**TASK DESCRIPTION:**
Show every line containing "update" by copying it.
+ + + +
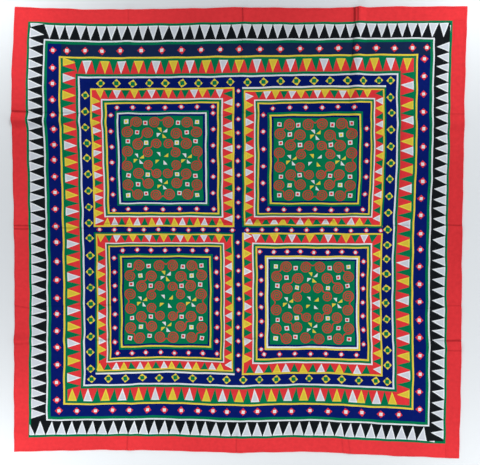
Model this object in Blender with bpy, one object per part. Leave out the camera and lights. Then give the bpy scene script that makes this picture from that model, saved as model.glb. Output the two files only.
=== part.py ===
"""Ralli quilt: a square patchwork cover of dyed cotton, laid flat with its storage folds still in it.

The flat pattern is drawn in millimetres, u to the right and v up, from the middle of the quilt.
lay() carries any point of the pattern to where the cloth really lies: sewn a little out of true,
pushed about sideways, and lifted off the surface along the old fold lines.
Each panel that a maker would cut is one closed solid, and neighbours stop a seam gap apart.
"""

import bpy
import numpy as np

MM = 0.001

# Driving sizes, in millimetres. The sash is a cross: half the width of its upright and of its arms
HALF_SIDE = 1050.0
THICKNESS = 3.0
SEAM_GAP = 0.3
HALF_UPRIGHT = 18.5
HALF_ARM = 13.5

# The strips that frame the quilt, from the outer edge inwards: width, cloth
RINGS = {
    "border": (68.0, "red_cotton"),
    "saw_band": (87.0, "black_cotton"),
    "diamond_band": (77.5, "navy_cotton"),
    "triangle_band": (81.0, "green_cotton"),
    "inner_band": (56.5, "navy_cotton"),
}

# The strips that frame each block, from its outer edge inwards: cloth
BLOCK_STRIPS = {"teeth": "red_cotton", "diamonds": "navy_cotton"}

# Which way each block lies from the middle of the quilt, across and up, and how wide its strips are on
# its left, top, right and bottom
BLOCKS = {
    "nw": {"lies": (-1, 1), "teeth": (66.0, 66.0, 71.0, 62.0), "diamonds": (72.0, 65.0, 74.0, 64.0)},
    "ne": {"lies": (1, 1), "teeth": (71.0, 74.0, 65.0, 62.0), "diamonds": (74.0, 74.0, 68.0, 64.0)},
    "sw": {"lies": (-1, -1), "teeth": (66.0, 62.0, 62.0, 71.0), "diamonds": (69.0, 65.0, 66.0, 69.0)},
    "se": {"lies": (1, -1), "teeth": (64.0, 65.0, 62.0, 68.0), "diamonds": (67.0, 67.0, 66.0, 72.0)},
}

# Stations across and up the flat pattern at which the lay of the cloth is given
STATIONS = (-1050.0, -680.0, -349.0, 0.0, 349.0, 680.0, 1050.0)

# How far the cloth lies to the right of its pattern: a row for each level, from the bottom edge up,
# and in it a column for each station from the left edge
PUSHED_RIGHT = (
    ("bottom edge", (5, 8, 4, -5, -13, -10, -18)),
    ("bottom inner seam", (4, 15, 10, 1, -4, -5, -9)),
    ("lower blocks", (7, 14, 11, 3, -4, -11, -6)),
    ("middle", (4, 8, 6, 1, -1, -5, -3)),
    ("upper blocks", (-3, -1, -2, 1, 5, 11, 4)),
    ("top inner seam", (-8, -11, -2, 1, 3, 12, 10)),
    ("top edge", (8, -4, 4, 7, 6, 19, 22)),
)

# How far the cloth lies above its pattern, towards the top edge, in the same rows and columns
PUSHED_UP = (
    ("bottom edge", (13, 21, 19, 9, 13, -3, -18)),
    ("bottom inner seam", (7, 4, 12, 2, 8, -6, -26)),
    ("lower blocks", (6, 5, 7, 4, 1, 0, -5)),
    ("middle", (1, 0, 1, -1, -2, -4, -6)),
    ("upper blocks", (-12, -12, -13, -10, -12, -9, -7)),
    ("top inner seam", (-6, -19, -19, -15, -8, -6, -5)),
    ("top edge", (-9, -21, -19, -12, -15, -9, -7)),
)

# The fold lines. Each runs across or up the cloth from start to end, with its crest at the two places
# there, stands the given heights at its start, middle and end, and reaches half_width to each side.
# One that stops short of an edge has run out to nothing there
FOLDS = (
    # name, runs, places, start, end, heights, half_width
    ("upper fold", "across", (523, 498), -1050, 1050, (16, 5, 6), 36),
    ("middle fold", "across", (26, 8), -1050, 1050, (3, 5, 4), 34),
    ("lower fold", "across", (-520, -541), -1050, 1050, (7, 3, 6), 30),
    ("lower crease", "across", (-350, -350), -1050, -400, (3, 2, 0), 24),
    ("right crease", "across", (-372, -372), 700, 1050, (0, 2, 3), 24),
    ("left fold", "up", (-509, -509), -1050, 1050, (5, 3, 4), 30),
    ("centre fold", "up", (22, 22), -1050, 1050, (3, 4, 3), 30),
    ("right fold", "up", (530, 552), -1050, 1050, (3, 5, 14), 36),
)
FOLD_ROUNDING = 0.12
FOLD_PLUMPNESS = 1.5
TAKE_UP = 1.2

# The sample lines: how far apart they may be, how close one may come to a seam, and where in its
# half width a fold has them, which depends on whether it is tall
LONGEST_STEP = 90.0
SHORTEST_STEP = 6.0
TALL_FOLD = 8
TALL_FOLD_SHARES = (0, -1, 1, -0.4, 0.4)
LOW_FOLD_SHARES = (0, -1, 1)

# How far inside its own edge a panel's next sample line is at least, the step between the points that
# a normal is found from, and the number of points along each side that the outline is found from
EDGE_CLEARANCE = 1.0
NORMAL_STEP = 1.0
OUTLINE_SAMPLES = 421

# The cloths: colour, roughness
CLOTHS = {
    "red_cotton": ((0.72, 0.045, 0.05), 0.85),
    "black_cotton": ((0.012, 0.012, 0.013), 0.85),
    "navy_cotton": ((0.002, 0.009, 0.13), 0.85),
    "faded_navy_cotton": ((0.008, 0.022, 0.075), 0.9),
    "green_cotton": ((0.001, 0.17, 0.07), 0.85),
}


def clear_scene():
    """Removes every object that the file opened with."""
    for thing in list(bpy.data.objects):
        bpy.data.objects.remove(thing)


def cloth_material(name):
    """The Principled material of one dyed cotton."""
    colour, roughness = CLOTHS[name]
    material = bpy.data.materials.new(name)
    material.use_nodes = True
    shader = material.node_tree.nodes["Principled BSDF"]
    shader.inputs["Base Color"].default_value = (*colour, 1.0)
    shader.inputs["Roughness"].default_value = roughness
    shader.inputs["Metallic"].default_value = 0.0
    return material


def curve_weights(t):
    """Cubic weights of the stations at the positions t: a Hermite curve through them, whose slope at
    each station is that of the line between its two neighbours."""
    stations = np.array(STATIONS)
    last = len(stations) - 1
    slopes = np.zeros((last + 1, last + 1))
    for i in range(last + 1):
        low, high = max(i - 1, 0), min(i + 1, last)
        run = stations[high] - stations[low]
        slopes[i, high] += 1 / run
        slopes[i, low] -= 1 / run
    t = np.clip(t, stations[0], stations[-1])
    i = np.clip(np.searchsorted(stations, t, side="right") - 1, 0, last - 1)
    run = stations[i + 1] - stations[i]
    s = (t - stations[i]) / run
    values = np.eye(last + 1)
    start, end = values[i], values[i + 1]
    leaving, arriving = slopes[i] * run[:, None], slopes[i + 1] * run[:, None]
    s = s[:, None]
    return (
        (1 + 2 * s) * (1 - s) ** 2 * start
        + s * (1 - s) ** 2 * leaving
        + s**2 * (3 - 2 * s) * end
        + s**2 * (s - 1) * arriving
    )


def push(table, u, v):
    """The sideways push of a table at the pattern points u, v."""
    grid = np.array([row for level, row in table], float)
    return np.einsum("ni,ij,nj->n", curve_weights(v), grid, curve_weights(u))


def ridge(s):
    """Height of a fold's cross-section at s half-widths from its line: 1 on the line, 0 from 1 on,
    a tent with a rounded crest and feet that run out flat."""
    s = np.minimum(np.sqrt(s**2 + FOLD_ROUNDING**2) - FOLD_ROUNDING, 1.0)
    return (1 - s) ** 2 * (1 + FOLD_PLUMPNESS * s)


def lay(u, v):
    """Where the underside of the cloth lies, for arrays of pattern points: x, y and z in millimetres."""
    x = u + push(PUSHED_RIGHT, u, v)
    y = v + push(PUSHED_UP, u, v)
    lift_squared = np.zeros_like(u)
    for name, runs, places, start, end, heights, half_width in FOLDS:
        along, across = (u, v) if runs == "across" else (v, u)
        points = (start, (start + end) / 2, end)
        height = np.interp(along, points, heights)
        s = (across - np.interp(along, (start, end), places)) / half_width
        lift_squared += (height * ridge(s)) ** 2
        drawn_in = TAKE_UP * height**2 / half_width * s / (1 + s**2)
        if runs == "across":
            y = y - drawn_in
        else:
            x = x - drawn_in
    return np.stack([x, y, np.sqrt(lift_squared)], axis=-1)


def outline_middle():
    """The middle of the box round the laid outline, which becomes the origin."""
    edge = np.linspace(-HALF_SIDE, HALF_SIDE, OUTLINE_SAMPLES)
    side = np.full_like(edge, HALF_SIDE)
    points = np.concatenate([lay(edge, side), lay(edge, -side), lay(side, edge), lay(-side, edge)])
    return (points.min(0) + points.max(0))[:2] / 2


def framed(outer, widths):
    """The strips that frame a rectangle, laid in turn so that each butts the next, and the rectangle
    left inside them. A rectangle is (u low, u high, v low, v high), and the widths are those of the
    left, top, right and bottom strips."""
    u_low, u_high, v_low, v_high = outer
    left, top, right, bottom = widths
    inner = (u_low + left, u_high - right, v_low + bottom, v_high - top)
    strips = {
        "left": (u_low, inner[0], inner[2], v_high),
        "top": (inner[0], u_high, inner[3], v_high),
        "right": (inner[1], u_high, v_low, inner[3]),
        "bottom": (u_low, inner[1], v_low, inner[2]),
    }
    return strips, inner


def panels():
    """Every panel of the quilt as name to (u low, u high, v low, v high, cloth)."""
    found = {}
    inner = (-HALF_SIDE, HALF_SIDE, -HALF_SIDE, HALF_SIDE)
    for ring, (width, cloth) in RINGS.items():
        strips, inner = framed(inner, [width] * 4)
        for side, box in strips.items():
            found[f"{ring}_{side}"] = (*box, cloth)
    found["diamond_band_top"] = (*found["diamond_band_top"][:4], "faded_navy_cotton")
    half = inner[1]
    found["sash_up"] = (-HALF_UPRIGHT, HALF_UPRIGHT, -half, half, "navy_cotton")
    found["sash_left"] = (-half, -HALF_UPRIGHT, -HALF_ARM, HALF_ARM, "navy_cotton")
    found["sash_right"] = (HALF_UPRIGHT, half, -HALF_ARM, HALF_ARM, "navy_cotton")
    for block, its in BLOCKS.items():
        way_across, way_up = its["lies"]
        across = sorted((way_across * HALF_UPRIGHT, way_across * half))
        up = sorted((way_up * HALF_ARM, way_up * half))
        inner = (*across, *up)
        for strip, cloth in BLOCK_STRIPS.items():
            strips, inner = framed(inner, its[strip])
            for side, box in strips.items():
                found[f"{block}_{strip}_{side}"] = (*box, cloth)
        found[f"{block}_field"] = (*inner, "green_cotton")
    return found


def sample_lines(layout, low, runs):
    """The pattern lines on which every panel is sampled: the seams, the folds' feet, flanks and
    crests, and lines between those where they are far apart. low is the place of the lower end in a
    panel's box, and runs is the direction of the folds that the lines follow."""
    lines = sorted({round(box[k], 3) for box in layout.values() for k in (low, low + 1)})
    for name, direction, places, start, end, heights, half_width in FOLDS:
        if direction != runs:
            continue
        shares = TALL_FOLD_SHARES if max(heights) >= TALL_FOLD else LOW_FOLD_SHARES
        for share in shares:
            line = sum(places) / 2 + share * half_width
            if all(abs(line - other) >= SHORTEST_STEP for other in lines):
                lines.append(line)
    lines.sort()
    filled = [lines[0]]
    for line in lines[1:]:
        steps = int(np.ceil((line - filled[-1]) / LONGEST_STEP))
        filled.extend(np.linspace(filled[-1], line, steps + 1)[1:])
    return np.array(filled)


def within(lines, low, high):
    """The sample lines strictly inside a panel, between its own two edges."""
    inside = lines[(lines > low + EDGE_CLEARANCE) & (lines < high - EDGE_CLEARANCE)]
    return np.concatenate([[low], inside, [high]])


def seam_edges(low, high):
    """A panel's two edges on one axis, each half a gap short of its seam but not of the outer edge."""
    half_gap = SEAM_GAP / 2
    low = low if low == -HALF_SIDE else low + half_gap
    high = high if high == HALF_SIDE else high - half_gap
    return low, high


def surface_normals(u, v):
    """Unit normals of the laid cloth at pattern points, from central differences."""
    along = lay(u + NORMAL_STEP, v) - lay(u - NORMAL_STEP, v)
    across = lay(u, v + NORMAL_STEP) - lay(u, v - NORMAL_STEP)
    normal = np.cross(along, across)
    return normal / np.linalg.norm(normal, axis=-1, keepdims=True)


def closed_panel_faces(columns, rows):
    """Quads of a slab on a grid: the underside first, then the upper side, then the rim."""
    index = np.arange(columns * rows).reshape(rows, columns)
    a, b = index[:-1, :-1].ravel(), index[:-1, 1:].ravel()
    c, d = index[1:, 1:].ravel(), index[1:, :-1].ravel()
    upper = columns * rows
    under_side = np.stack([a, d, c, b], axis=1)
    upper_side = np.stack([a, b, c, d], axis=1) + upper
    loop = np.concatenate([index[0, :-1], index[:-1, -1], index[-1, :0:-1], index[:0:-1, 0]])
    nxt = np.roll(loop, -1)
    rim = np.stack([loop, nxt, nxt + upper, loop + upper], axis=1)
    return np.concatenate([under_side, upper_side, rim])


def make_panel(name, box, lines_u, lines_v, middle, material):
    """One cut panel as a closed slab that follows the lay of the cloth."""
    across = within(lines_u, *seam_edges(*box[:2]))
    up = within(lines_v, *seam_edges(*box[2:]))
    u, v = (grid.ravel() for grid in np.meshgrid(across, up))
    under = lay(u, v)
    over = under + THICKNESS * surface_normals(u, v)
    points = np.concatenate([under, over])
    points[:, :2] -= middle
    mesh = bpy.data.meshes.new(name)
    mesh.from_pydata((points * MM).tolist(), [], closed_panel_faces(len(across), len(up)).tolist())
    mesh.materials.append(material)
    mesh.update()
    panel = bpy.data.objects.new(name, mesh)
    bpy.context.scene.collection.objects.link(panel)


def main():
    clear_scene()
    layout = panels()
    lines_u = sample_lines(layout, 0, "up")
    lines_v = sample_lines(layout, 2, "across")
    middle = outline_middle()
    materials = {name: cloth_material(name) for name in CLOTHS}
    for name, (*box, cloth) in layout.items():
        make_panel(name, box, lines_u, lines_v, middle, materials[cloth])


main()
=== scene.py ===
"""Ralli quilt: its dyed cloths, patchwork, applique and sewing, laid out flat with soft storage folds.

Everything is drawn on the flat pattern, in millimetres, u to the right and v up from its middle, with h
the height above the underside of the cloth. raised() carries such a point to where it really lies.
"""

import math

import bpy
import numpy as np
from bpy.props import FloatProperty, FloatVectorProperty, PointerProperty
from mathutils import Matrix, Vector


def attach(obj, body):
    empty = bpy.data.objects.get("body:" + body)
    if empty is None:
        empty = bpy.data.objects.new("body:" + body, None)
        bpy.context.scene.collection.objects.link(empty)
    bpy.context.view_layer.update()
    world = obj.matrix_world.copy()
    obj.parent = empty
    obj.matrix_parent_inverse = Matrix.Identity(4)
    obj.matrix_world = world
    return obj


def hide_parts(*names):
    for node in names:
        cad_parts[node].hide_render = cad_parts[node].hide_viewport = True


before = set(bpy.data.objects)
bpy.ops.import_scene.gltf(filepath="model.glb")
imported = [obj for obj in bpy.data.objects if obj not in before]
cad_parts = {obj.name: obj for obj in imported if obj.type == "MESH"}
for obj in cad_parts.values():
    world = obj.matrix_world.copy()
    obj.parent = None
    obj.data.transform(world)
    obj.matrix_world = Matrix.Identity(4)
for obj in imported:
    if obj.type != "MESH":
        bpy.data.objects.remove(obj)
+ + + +
**WRITTEN RESPONSE:**
    mesh.update()
    bpy.context.view_layer.update()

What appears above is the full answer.